A ideologia do governo Trump significa que, em aspectos importantes, agora sente mais afinidade com Putin do que Volodymyr Zelenskyy. Putin é visto como um guerreiro lutando por seu país e por valores conservadores; o ucraniano é descartado como um aproveitador com todos os amigos errados na Europa.

O governo Trump considera a extrema direita europeia como seus verdadeiros aliados. Ao apelar para que partidos como o partido Alternativa para a Alemanha (AfD) sejam bem-vindos ao governo, Vance está pedindo que a Europa se transforme em uma versão maior da Hungria de Viktor Orbán - uma autocracia suave com um fraquinho pela Rússia de Putin. Foi revelador que, em Munique, Vance encontrou tempo para se encontrar com Alice Weidel, co-líder da AfD, mas não com o chanceler Olaf Scholz.

Antes de considerar as implicações para a Europa do que Vance disse, devemos fazer uma pausa para observar sua profunda hipocrisia. Trump tentou derrubar a eleição presidencial dos EUA em 2020. E seu vice-presidente se atreve a dar lições aos europeus sobre o respeito pela democracia?

Os argumentos de Vance eram o clássico "whataboutism" ao estilo russo - desviando a atenção do ataque do governo Trump às instituições democráticas dos EUA e da iminente traição à Ucrânia - com anedotas sobre a suposta perseguição de ativistas antiaborto na Grã-Bretanha. Se ele acredita em alguma coisa disso é de interesse puramente psicológico. São as implicações estratégicas para a Europa que importam.

Trump claramente pretende fechar um acordo sobre a Ucrânia com Putin sobre as cabeças de Zelenskyy e dos europeus. Isso pode ter consequências trágicas para a Ucrânia, que em breve poderá ser solicitada a aceitar a perda de território sem garantias de segurança para o futuro. A alternativa seria tentar lutar sem a ajuda americana.

As implicações para o resto da Europa também são alarmantes. Putin quer que as tropas da OTAN sejam removidas de todo o antigo império soviético. Autoridades europeias acreditam que Trump provavelmente concordará em retirar as tropas americanas do Báltico e talvez mais a oeste, deixando a UE vulnerável a um exército russo que os governos da Otan alertam estar se preparando para um conflito maior além da Ucrânia.

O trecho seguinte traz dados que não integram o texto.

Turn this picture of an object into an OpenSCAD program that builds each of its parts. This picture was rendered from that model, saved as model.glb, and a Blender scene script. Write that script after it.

É evidente que os EUA já não podem ser considerados um aliado fiável para os europeus. Mas as ambições políticas do governo Trump para a Europa significam que, por enquanto, os Estados Unidos também são um adversário – ameaçando a democracia na Europa e até mesmo o território europeu, no caso da Groenlândia.

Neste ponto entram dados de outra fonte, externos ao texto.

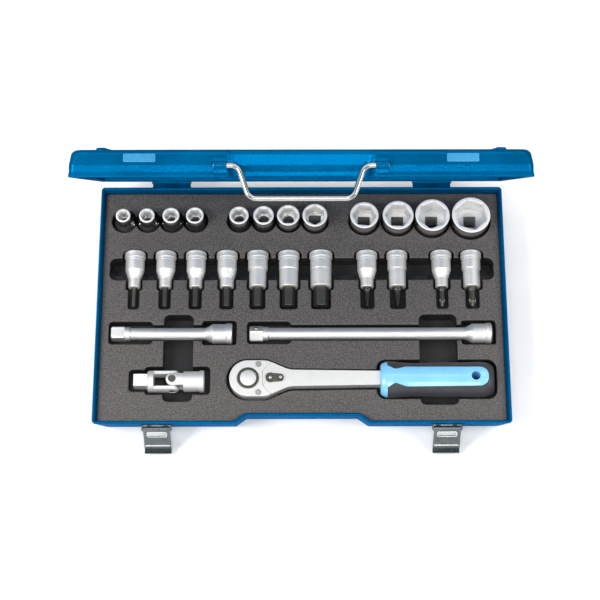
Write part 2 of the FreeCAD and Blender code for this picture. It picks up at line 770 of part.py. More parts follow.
def make_universal_joint():
    """Two forks on a cross block: the drive fork's arms lie at the sides, the other's above and below."""
    x, y = size("joint_start"), size("joint_row")
    radius = size("joint_diameter") / 2
    full = size("joint_length")
    flats = size("square_drive")
    pivot, slot = 39.5, 12.8

    square = Part.makeBox(flats - 0.1, flats - 0.1, 15, V(-flats / 2 + 0.05, -flats / 2 + 0.05, 0))
    collar = Part.makeCone(9.6, radius, 1.2, V(0, 0, 14)).fuse(Part.makeCylinder(radius, 5.3, V(0, 0, 15.2)))
    drive = collar.fuse([square, fork_arms(pivot, -19.0, 6.2, slot, "y")]).removeSplitter()
    keep(shaped("DriveFork", drive), "uj_drive_fork", pointing(x, y, 0))

    head = Part.makeCylinder(radius - 0.7, full - 4.5 - (pivot + 11.5), V(0, 0, pivot + 11.5))
    ring = Part.makeCylinder(radius, 4.0, V(0, 0, full - 4.6))
    ring = ring.fuse(Part.makeCone(radius, radius - 0.6, 0.6, V(0, 0, full - 0.6)))
    hole = Part.makeBox(flats + 0.2, flats + 0.2, 20, V(-flats / 2 - 0.1, -flats / 2 - 0.1, full - 15))
    arms = fork_arms(pivot, 11.5, -6.2, slot, "x")
    socket = head.fuse([ring, arms]).cut(hole).removeSplitter()
    keep(shaped("SocketFork", socket), "uj_socket_fork", pointing(x, y, 0))

    half = slot / 2 - 0.2
    core = Part.makeBox(2 * half, 2 * half, 2 * half, V(-half, -half, pivot - half))
    core = core.common(Part.makeSphere(half * 1.35, V(0, 0, pivot)))
    reach = radius - 1.2
    arms = [cylinder(4.0, (-reach, 0, pivot), (reach, 0, pivot)),
            cylinder(4.0, (0, -reach, pivot), (0, reach, pivot))]
    keep(shaped("UjCross", core.fuse(arms).removeSplitter()), "uj_cross", pointing(x, y, 0))


# ---------------------------------------------------------------- ratchet
HEAD_X = size("ratchet_head_x")
HEAD_Y = size("ratchet_row")
HEAD_TOP = size("ratchet_top")
HEAD_LOW = HEAD_TOP - size("head_thickness")
COVER_LOW = HEAD_TOP - 3.0
GRIP_Z = 32.0


def head_outline(grow=0.0, shank_end=80.0):
    """Corners and radii of the forged head and shank, seen from above and measured from the head's centre."""
    r = size("head_radius") + grow
    w = size("shank_width") / 2 + grow
    thin = 7.4 + grow
    end = shank_end - HEAD_X
    points = [(-r, -r), (19.0, -r), (42.0, -w), (end, -thin), (end, thin), (42.0, w), (19.0, r), (-r, r)]
    radii = [r - 0.05, 14.0, 26.0, 0.3, 0.3, 26.0, 14.0, r - 0.05]
    return points, radii


def around_head(solid):
    solid.translate(V(HEAD_X, HEAD_Y, 0))
    return solid


def seam_area(low, high, gap=0.0):
    """The part of the head left of the cover's seam, which bends round the reversing lever."""
    bends = [(25.5, 30), (24.5, 18.5), (14.8, 7.5)]
    below = [(x - gap, -y) for x, y in bends]
    above = [(x - gap, y) for x, y in reversed(bends)]
    points = [(-40, -30)] + below + above + [(-40, 30)]
    return prism(points, [1, 1, 3, 5, 5, 3, 1, 1], low, high)


SEAM_GAP = 0.35
SCREWS = [(10.6, 15.1), (10.6, -15.1)]
LEVER_AT = 22.8


def toothed_wheel(radius, depth, teeth, low, high):
    corners = []
    for i in range(teeth * 2):
        turn = math.pi * i / teeth
        reach = radius if i % 2 == 0 else radius - depth
        corners.append((reach * math.cos(turn), reach * math.sin(turn)))
    return upright(corners, low, high)


def grip_solid(grow=0.0):
    """The grip's full outside: ellipses strung along the handle."""
    start, end = size("grip_start"), size("grip_end")
    wide, thick = size("grip_width") / 2 + grow, size("grip_thickness") / 2 + grow
    stations = [
        (start - grow, 0.80, 0.80), (start + 3.0, 0.97, 0.97), (start + 20.0, 1.0, 1.0),
        (start + 60.0, 0.98, 0.97), (end - 22.0, 1.0, 1.0), (end - 7.0, 0.96, 0.94),
        (end - 1.5, 0.80, 0.76), (end + grow, 0.62, 0.58),
    ]
    across_handle = FreeCAD.Rotation(V(0, 1, 0), V(0, 0, 1), V(1, 0, 0), "ZXY")
    wires = []
    for x, across, up in stations:
        ellipse = Part.Ellipse(V(0, 0, 0), wide * across, thick * up)
        edge = ellipse.toShape()
        edge.Placement = FreeCAD.Placement(V(x, HEAD_Y, GRIP_Z), across_handle)
        wires.append(Part.Wire([edge]))
    return Part.makeLoft(wires, True, False)


def inlay_area():
    """The light core seen from above: a full collar, a waist, and a long panel."""
    start, end = size("grip_start"), size("grip_end")
    collar = block(start - 2, start + 7, HEAD_Y - 30, HEAD_Y + 30, 0.5, GRIP_Z - 30, GRIP_Z + 30)
    points = [(start + 5, -13), (start + 15, -7.2), (start + 26, -10.6), (end - 6, -10.0), (end - 6, 10.0),
              (start + 26, 10.6), (start + 15, 7.2), (start + 5, 13)]
    panel = prism(points, [0.5, 5, 12, 9, 9, 12, 5, 0.5], GRIP_Z - 30, GRIP_Z + 30)
    panel.translate(V(0, HEAD_Y, 0))
    return collar.fuse(panel)


def head_cylinder(radius, low, high, x=0.0, y=0.0):
    """An upright cylinder beside the head's middle; its heights are counted from the head's top."""
    centre = (HEAD_X + x, HEAD_Y + y)
    return cylinder(radius, (*centre, HEAD_TOP + low), (*centre, HEAD_TOP + high))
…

Então o que fazer? Os europeus precisam começar a se preparar rapidamente para o dia em que a garantia de segurança dos EUA à Europa seja definitivamente removida. Isso deve envolver a construção de indústrias de defesa autônomas. Também deve significar um pacto europeu de defesa mútua, fora da Otan, que se estenda além da UE - para incluir Grã-Bretanha, Noruega e outros.

Trump usará qualquer influência que tiver para forçar os aliados europeus dos Estados Unidos a obedecer em questões que vão desde comércio e segurança até sua política interna. Isso significa que a Europa deve agora iniciar o doloroso processo de "reduzir o risco" de seu relacionamento com os EUA, procurando áreas de dependência perigosa dos EUA e retirando-as do sistema.

Confiar infraestrutura crítica a Musk criaria uma enorme nova vulnerabilidade. O governo Trump também colocará uma enorme pressão sobre os europeus para comprar mais armamento americano. Nas circunstâncias atuais, isso seria loucura.

Muitos europeus recusarão essas ideias, descartando-as como impossíveis. Mas eles precisam entender que sua liberdade está agora em jogo. Vance estava certo sobre isso. Só não da maneira que ele pensava.